There will be plenty of competition for Memphis' entertainment dollar this weekend, though. The Tigers play Minnesota tomorrow night, and the Mid-South Fair at the fairgrounds runs through the weekend.
Even though only some 3,000 non-season ticket holders have purchased tickets for the NFL game, the Ravens won't have to take a hit in their share of the visitor's gate receipts. Ravens spokesman Kevin Byrne said that Adams has a guarantee in place for visiting teams until the Oilers move to Nashville.
Despite the ominous start, the Oilers refuse to panic.
"We have a two-year agreement with the Liberty Bowl," MacLachlan said. "I would say it's not a true barometer for the entire season. We'll let a little more time go on to evaluate things, rather than base it on two games early in the year."
As you see the Oilers/Titans had a lot of problems that first year in Tennessee that caused them to only sell 18,000 seats a game. It had more to do with Memphis vs. Nashville than Tennesseans (Memphis and Nashville) not adopting the "brand."

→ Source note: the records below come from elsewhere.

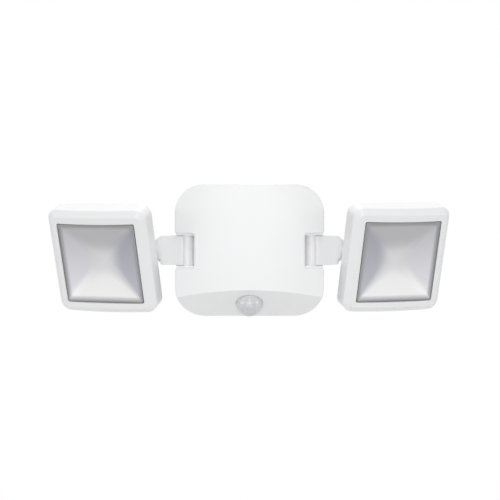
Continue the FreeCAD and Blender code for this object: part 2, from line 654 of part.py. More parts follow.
def lens_clip():
    back = -HOUSING_WALL - LENS_FLANGE_THICKNESS
    return tube(LENS_RADIUS + LENS_FLANGE_WIDTH, LENS_RADIUS - LENS_WALL,
                sensor_point(back - LENS_CLIP_THICKNESS), sensor_point(back))


def mode_switch_body():
    bottom = -HALF_HEIGHT + HOUSING_WALL
    length = SWITCH_KNOB_LENGTH + SWITCH_TRAVEL + 8.0
    middle = SWITCH_X + SWITCH_TRAVEL / 2
    body = block(middle - length / 2, middle + length / 2, SWITCH_Y - 5.0, SWITCH_Y + 5.0,
                 bottom, bottom + SWITCH_BODY_HEIGHT)
    return body.cut(switch_slot(PART_CLEARANCE, bottom - 1, bottom + SWITCH_BODY_HEIGHT - 1.5))


def mode_switch_slider():
    """Ribbed slider in its first position; it travels towards +X."""
    half_x = SWITCH_KNOB_LENGTH / 2
    half_y = SWITCH_KNOB_WIDTH / 2
    low = -HALF_HEIGHT + 0.1
    high = -HALF_HEIGHT + HOUSING_WALL + SWITCH_BODY_HEIGHT - 1.5 - PART_CLEARANCE
    knob = block(SWITCH_X - half_x, SWITCH_X + half_x, SWITCH_Y - half_y, SWITCH_Y + half_y,
                 low, high)
    grooves = [block(SWITCH_X + step - 0.3, SWITCH_X + step + 0.3, SWITCH_Y - half_y - 1,
                     SWITCH_Y + half_y + 1, low - 1, low + 0.6) for step in (-1.6, 0.0, 1.6)]
    return knob.cut(Part.makeCompound(grooves))


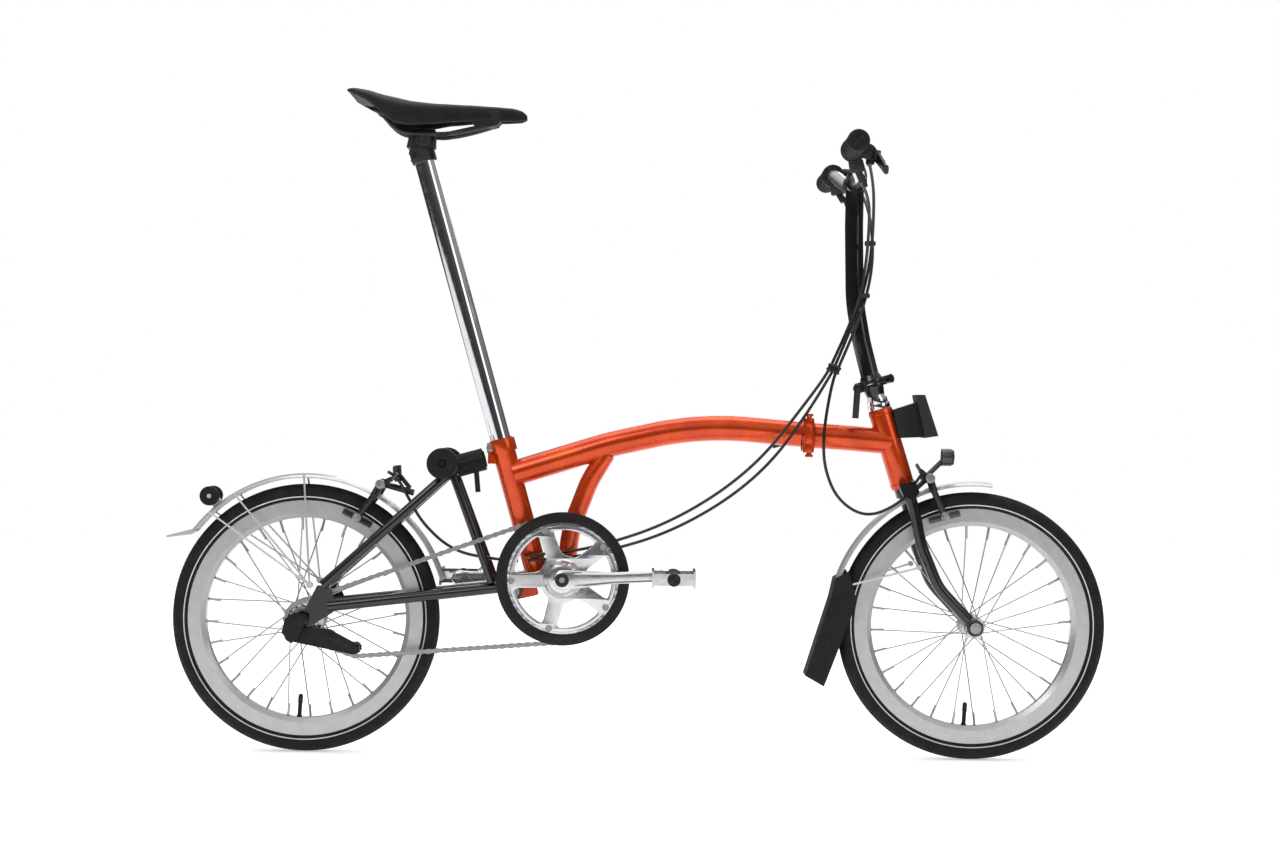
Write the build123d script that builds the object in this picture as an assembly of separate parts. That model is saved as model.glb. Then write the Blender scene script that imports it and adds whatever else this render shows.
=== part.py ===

BTW, since you want me to keep naming Native Americans, Bud Adams is Cherokee. So there you go, an OWNER who should be sitting next to Snyder at the owner meetings and pushing for a change... right? I mean since it's soooooo offensive!
With your way of thinking if I beat the shit out of two innocent people and they don't complain about it, then that must make what I did alright. Bud Adams is Cherokee and a NFL owner. Good, he is the perfect person to lobby Dan Snyder to change the name. Or maybe Adams is a sellout. I don't know. Maybe he has lobbied Snyder privately to change the name. I hope he has or will before he dies. But just because Bud Adams hasn't been vocal in public doesn't mean that the Redskins name should stay. It doesn't mean keeping the name is cool. Just because somebody keeps quite about something that is wrong, doesn't mean that wrong thing is okay. Wrong is still wrong.